Common mistakes buyers make

One frequent mistake is choosing on appearance alone. A mock-up can make almost any bag look suitable, but real-world handling quickly reveals whether the material fits the application.

Another is underestimating the weight of what the bag will carry. A promotional tote for leaflets is very different from a retail bag for boxed products. Handles, stitching and fabric strength all matter once the bag leaves the venue.

The third is leaving artwork review too late. Some materials are more forgiving than others, but every printed bag benefits from checking logo placement, line thickness and colour behaviour before production starts. This is especially important when deadlines are tight and reprints are not an option.

A practical way to make the final decision

If you need a simple decision path, narrow the choice using four factors: purpose, budget, desired brand impression and artwork complexity. That usually removes most of the uncertainty.

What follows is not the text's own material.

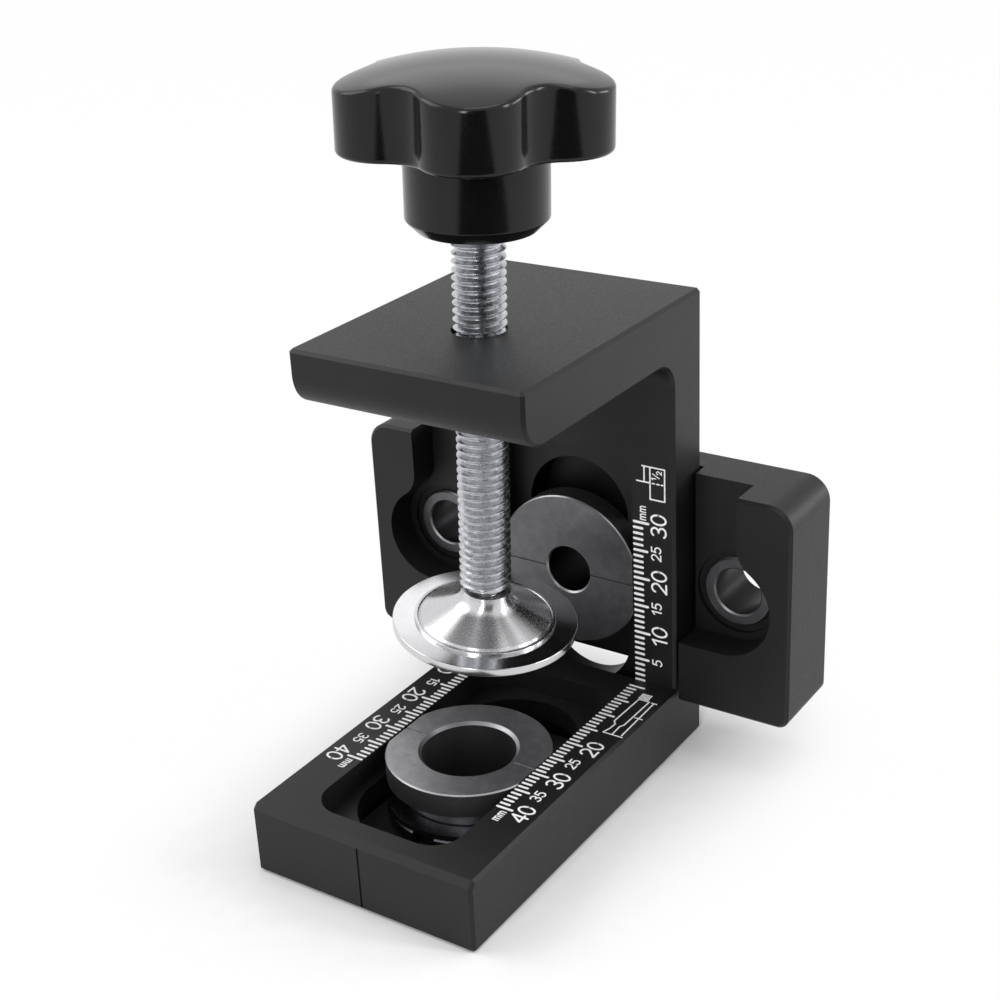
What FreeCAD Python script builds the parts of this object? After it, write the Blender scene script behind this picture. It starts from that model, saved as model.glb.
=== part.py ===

If the priority is broad distribution at a sensible cost, non-woven is often the strongest starting point. If the bag needs to carry heavier goods, PP-woven deserves attention. If you want a compact, flexible option, polyester may fit well. If your focus is premium presentation and repeat use, canvas is a strong candidate. If visible natural texture is part of the brand message, jute can work very effectively.

For many business buyers, the most efficient route is to discuss the campaign goal first, then let material and print method follow from that. Eco Green Bag works this way because the best results usually come from aligning artwork, bag specification and production method early rather than treating them as separate decisions.

The right bag material is the one that makes your branding look confident, performs properly in use and stays within the commercial reality of the project. When those three line up, the order tends to run more smoothly – and the finished bag does its job long after it is handed over.